- [Problem details]
Only one stretch of the data below should be repeated: the lines from the line containing "---- assist spring" through the line containing "imported = [obj", inclusive, exactly as they are.

- [Dataset extract]
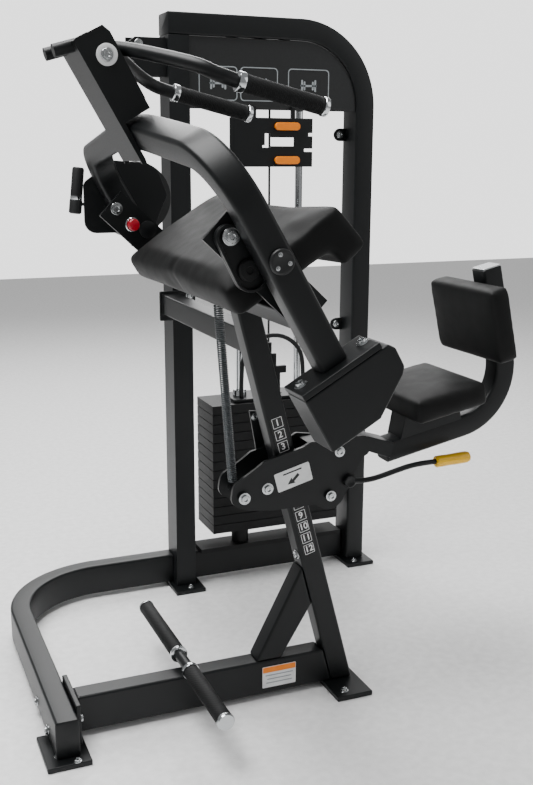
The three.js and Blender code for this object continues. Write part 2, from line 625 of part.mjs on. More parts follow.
// ---- cam and cable ----
const camY = [584, 608];
const camMiddle = (camY[0] + camY[1]) / 2;
const disc = rod(vec(CAM.x, camY[0], CAM.z), vec(CAM.x, camY[1], CAM.z), CAM.r, 40);
const camHub = rod(vec(PIVOT.x, camY[0] - 10, PIVOT.z), vec(PIVOT.x, camY[1] + 10, PIVOT.z), 30, 24);
const camBore = rod(
  vec(PIVOT.x, camY[0] - 20, PIVOT.z), vec(PIVOT.x, camY[1] + 20, PIVOT.z), SHAFT_R + GAP);
const camGroove = sleeve(
  vec(CAM.x, camMiddle - 10, CAM.z), vec(CAM.x, camMiddle + 10, CAM.z), CAM.r - 9, CAM.r + 5, 40);
const discOnly = cut(disc, camGroove);
add('cam', cut(joined(discOnly, camHub), camBore), 'weight');

const pulleyLeft = vec(312, ROD_Y - 8, cableTop - PULLEY_R);
function pulley(centre, r) {
  const half = 9;
  const side = (y) => centre.clone().add(vec(0, y, 0));
  const wheel = sleeve(side(-half), side(half), 6.5, r + 3, 28);
  const groove = sleeve(side(-6), side(6), r - CABLE_R - 2, r + 8, 28);
  return cut(wheel, groove);
}
add('pulley_left', pulley(pulleyLeft, PULLEY_R), 'weight');
add('pulley_middle', pulley(pulleyMiddle, SMALL_PULLEY_R), 'weight');

// two cheeks and a pin hold the left pulley on the upright, a hanger holds the middle one
const cheekPlate = slab([
  [pulleyLeft.x - 40, 1366], [TOWER_LEFT - GAP, 1366], [TOWER_LEFT - GAP, 1458], [pulleyLeft.x - 24, 1458],
  [pulleyLeft.x - 40, 1446],
], vec(0, 0, 0), X, Z, 12 - pulleyLeft.y, 17 - pulleyLeft.y);
const backCheek = slab([
  [pulleyLeft.x - 40, 1366], [TOWER_LEFT - GAP, 1366], [TOWER_LEFT - GAP, 1458], [pulleyLeft.x - 40, 1458],
], vec(0, 0, 0), X, Z, -17 - pulleyLeft.y, -12 - pulleyLeft.y);
const tie = box(TOWER_LEFT - 6, TOWER_LEFT - GAP, pulleyLeft.y - 14, pulleyLeft.y + 14, 1366, 1386);
const pinLeft = rod(pulleyLeft.clone().add(vec(0, -16, 0)), pulleyLeft.clone().add(vec(0, 16, 0)), 6, 16);
add('pulley_bracket', joined(cheekPlate, backCheek, tie, pinLeft), 'frame');
// from the cam up to the left pulley, through the upright, over the middle pulley and down to the stem
function turn(centre, r, from, to, count) {
  return Array.from({ length: count + 1 }, (_, i) => {
    const angle = THREE.MathUtils.degToRad(from + ((to - from) * i) / count);
    return vec(centre.x + r * Math.cos(angle), centre.y, centre.z + r * Math.sin(angle));
  });
}
const camCentre = vec(CAM.x, camMiddle, CAM.z);
add('lift_cable', tube([
  ...turn(camCentre, CAM.r - 4, 215, 168, 5),
  ...turn(pulleyLeft, PULLEY_R, 168, 90, 7),
  ...turn(pulleyMiddle, SMALL_PULLEY_R, 90, 0, 7),
  vec(STACK_X, ROD_Y, stackTop + 152),
], CABLE_R, 8), 'cable');

// ---- seat carriage on the post ----
const carriage = rounded([
  [360, 556], [449, 578], [466, 588], [527, 579], [555, 590], [602, 588], [607, 548], [590, 541],
  [541, 446], [513, 424], [478, 447], [383, 446], [322, 453], [284, 470], [291, 512],
  [342, 543], [360, 556],
], [30, 10, 20, 20, 12, 12, 8, 16, 30, 14, 60, 24, 22, 22, 30], 4).slice(0, -1);
const nearCheek = [-18, -10];
const farCheek = [2 * USER_Y - nearCheek[1], 2 * USER_Y - nearCheek[0]];
const axles = { left: [313, 483], right: [512, 464] };
const axleHoles = Object.values(axles).map(([x, z]) => [x, z, 7 + GAP]);
add('carriage_plate_near', slabXZ(carriage, ...nearCheek, axleHoles), 'frame');
add('carriage_plate_far', slabXZ(carriage, ...farCheek, axleHoles), 'frame');
for (const [name, [x, z]] of Object.entries(axles)) {
  const axle = rod(vec(x, nearCheek[0] - 6, z), vec(x, farCheek[1] + 6, z), 7, 16);
  add(`carriage_axle_${name}`, axle, 'chrome');
}

// the seat frame slides between the cheeks on a stub and turns up behind the back pad
const seatLine = rounded([[659, 538], [990, 606], [912, 935]], [130], 10);
const stub = [[470, 545], [600, 552], [664, 528], [672, 562], [607, 583], [470, 580]];
const riser = [[690, 566], [845, 598], [836, 647], [700, 621]];
add('seat_frame', joined(
  slabXZ(band(seatLine, 50), 0, RAIL),
  slabXZ(stub, nearCheek[1] + GAP, farCheek[0] - GAP),
  slabXZ(riser, -6, 56),
), 'frame');
const seatAlong = [0.983, 0.184];
add('seat_pad', slabXZ(tilted([760, 662.5], seatAlong, 89, 26), SEAT_NEAR, SEAT_FAR), 'leather');
const backAlong = [0.225, -0.974];
add('back_pad', slabXZ(tilted([881.5, 821.5], backAlong, 83, 24), SEAT_NEAR, SEAT_FAR), 'leather');

// ---- release lever and lock pin ----
const leverPivot = [556, 492];
add('release_lever', joined(
  sleeve(
    vec(leverPivot[0], -30, leverPivot[1]), vec(leverPivot[0], nearCheek[0] - GAP, leverPivot[1]),
    7, 13, 20),
  bar([
    vec(leverPivot[0] + 10, -25, leverPivot[1]), vec(610, -32, 494), vec(697, -40, 515), vec(765, -40, 518),
    vec(792, -40, 518),
  ], 6, 12, 16),
  rod(vec(762, -40, 517), vec(848, -40, 520), 13, 16),
), 'yellow');
const across = new THREE.Vector3(1, 0, POST_TAN).normalize();
const lockFrom = vec(postEdge(500, 1) + 1, USER_Y, 500);
add('lock_pin', rod(lockFrom, lockFrom.clone().addScaledVector(across, 42), 9, 16), 'chrome');

// ---- assist spring beside the post ----
add('assist_spring', rod(vec(274, USER_Y, 894), vec(306, USER_Y, 494), 9, 12), 'chrome');

machine.position.set(-MID_X, -MID_Y, 0);
export default machine;
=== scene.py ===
"""Arm-curl and arm-extension machine: surfaces, pads, fasteners and stage around its frame."""

import json
import math

import bmesh
import bpy
from bpy.props import FloatProperty, IntProperty, PointerProperty, StringProperty
from mathutils import Matrix, Vector


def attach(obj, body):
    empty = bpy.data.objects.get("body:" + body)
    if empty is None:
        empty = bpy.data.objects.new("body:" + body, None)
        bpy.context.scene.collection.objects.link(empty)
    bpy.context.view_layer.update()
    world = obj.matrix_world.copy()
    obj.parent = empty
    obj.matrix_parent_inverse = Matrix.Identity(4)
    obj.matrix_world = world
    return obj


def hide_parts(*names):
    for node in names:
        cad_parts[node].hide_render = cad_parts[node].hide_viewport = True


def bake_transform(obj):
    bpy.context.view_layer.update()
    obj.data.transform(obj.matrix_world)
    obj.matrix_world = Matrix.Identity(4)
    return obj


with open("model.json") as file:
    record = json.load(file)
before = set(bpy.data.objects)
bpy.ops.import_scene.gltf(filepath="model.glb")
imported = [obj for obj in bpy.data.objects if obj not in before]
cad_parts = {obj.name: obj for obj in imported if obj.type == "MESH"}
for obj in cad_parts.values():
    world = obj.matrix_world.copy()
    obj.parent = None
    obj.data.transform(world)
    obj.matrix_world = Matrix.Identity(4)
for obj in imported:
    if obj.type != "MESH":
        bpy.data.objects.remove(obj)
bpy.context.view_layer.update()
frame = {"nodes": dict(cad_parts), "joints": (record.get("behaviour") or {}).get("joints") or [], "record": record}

bl_info = {
    "name": "Arm Curl Machine Dressing",
    "version": (1, 0, 0),
    "blender": (4, 5, 0),
    "location": "3D View > Sidebar > Machine",
    "description": "Builds the finished surfaces of an arm-curl machine around its frame",
    "category": "Object",
}

MM = 0.001
JOINTS = {joint["name"]: joint for joint in frame["joints"]}
LEVER_HUB = Vector((556, -24, 492)) * MM  # the seat lever's pivot in the workshop's own coordinates
SHIFT = Vector(JOINTS["seat_lever_pivot"]["pos_m"]) - LEVER_HUB
ARM_LEAN = math.radians(29.7)
PIVOT_X, PIVOT_Z = 236, 1010
POST_TAN = 0.2655
POST_FOOT_X = 563.3
STACK_X, ROD_Y = 655, 672
USER_Y = 25


def at(x, y, z):
    """Workshop millimetres, from the inner near corner of the base, to the frame's metres."""
    return Vector((x, y, z)) * MM + SHIFT


def on_arm(y, s, n=0.0):
    """A point on the exercise arm: s along it from the pivot and n towards the user, in millimetres."""
    x = PIVOT_X - math.sin(ARM_LEAN) * s + math.cos(ARM_LEAN) * n
    z = PIVOT_Z + math.cos(ARM_LEAN) * s + math.sin(ARM_LEAN) * n
    return at(x, y, z)


ARM_UP = Vector((-math.sin(ARM_LEAN), 0, math.cos(ARM_LEAN)))
ARM_SIDE = Vector((math.cos(ARM_LEAN), 0, math.sin(ARM_LEAN)))
POST_UP = Vector((-POST_TAN, 0, 1)).normalized()
POST_ACROSS = Vector((1, 0, POST_TAN)).normalized()
NEAR = Vector((0, -1, 0))
ACROSS = Vector((1, 0, 0))
UP = Vector((0, 0, 1))
ORIGIN = at(0, 0, 0)


# ---- settings ----
class SteelSettings(bpy.types.PropertyGroup):
    paint: StringProperty(name="Paint", description="Colour of the powder coat", default="#0f1112")
    tube_corner: FloatProperty(
        name="Tube corner", description="Outer corner radius of the tubes", default=0.006, unit="LENGTH")
    plate_edge: FloatProperty(
        name="Plate edge", description="Rounding of cut plate edges", default=0.0015, unit="LENGTH")
    weight_colour: StringProperty(name="Weights", description="Colour of the plates", default="#0a0b0c")


class PadSettings(bpy.types.PropertyGroup):
    vinyl: StringProperty(name="Vinyl", description="Colour of the upholstery", default="#080909")
    voxel: FloatProperty(
        name="Voxel", description="Remesh size before stuffing", default=0.006, unit="LENGTH")
    pressure: FloatProperty(name="Pressure", description="Inner pressure of the stuffing", default=3.0)
    bulge: FloatProperty(
        name="Bulge", description="Furthest a point may swell", default=0.012, unit="LENGTH")


class SmallPartSettings(bpy.types.PropertyGroup):
    orange: StringProperty(name="Orange tabs", description="Colour of the add-on tabs", default="#ff8800")
    yellow: StringProperty(
        name="Yellow grip", description="Colour of the seat lever's grip", default="#ffc400")
    red: StringProperty(name="Red knob", description="Colour of the range knob", default="#b50a26")
    spring_turns: IntProperty(name="Spring turns", description="Turns of the assist spring", default=84)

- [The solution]
// ---- assist spring beside the post ----
add('assist_spring', rod(vec(274, USER_Y, 894), vec(306, USER_Y, 494), 9, 12), 'chrome');

machine.position.set(-MID_X, -MID_Y, 0);
export default machine;
=== scene.py ===
"""Arm-curl and arm-extension machine: surfaces, pads, fasteners and stage around its frame."""

import json
import math

import bmesh
import bpy
from bpy.props import FloatProperty, IntProperty, PointerProperty, StringProperty
from mathutils import Matrix, Vector


def attach(obj, body):
    empty = bpy.data.objects.get("body:" + body)
    if empty is None:
        empty = bpy.data.objects.new("body:" + body, None)
        bpy.context.scene.collection.objects.link(empty)
    bpy.context.view_layer.update()
    world = obj.matrix_world.copy()
    obj.parent = empty
    obj.matrix_parent_inverse = Matrix.Identity(4)
    obj.matrix_world = world
    return obj


def hide_parts(*names):
    for node in names:
        cad_parts[node].hide_render = cad_parts[node].hide_viewport = True


def bake_transform(obj):
    bpy.context.view_layer.update()
    obj.data.transform(obj.matrix_world)
    obj.matrix_world = Matrix.Identity(4)
    return obj


with open("model.json") as file:
    record = json.load(file)
before = set(bpy.data.objects)
bpy.ops.import_scene.gltf(filepath="model.glb")
imported = [obj for obj in bpy.data.objects if obj not in before]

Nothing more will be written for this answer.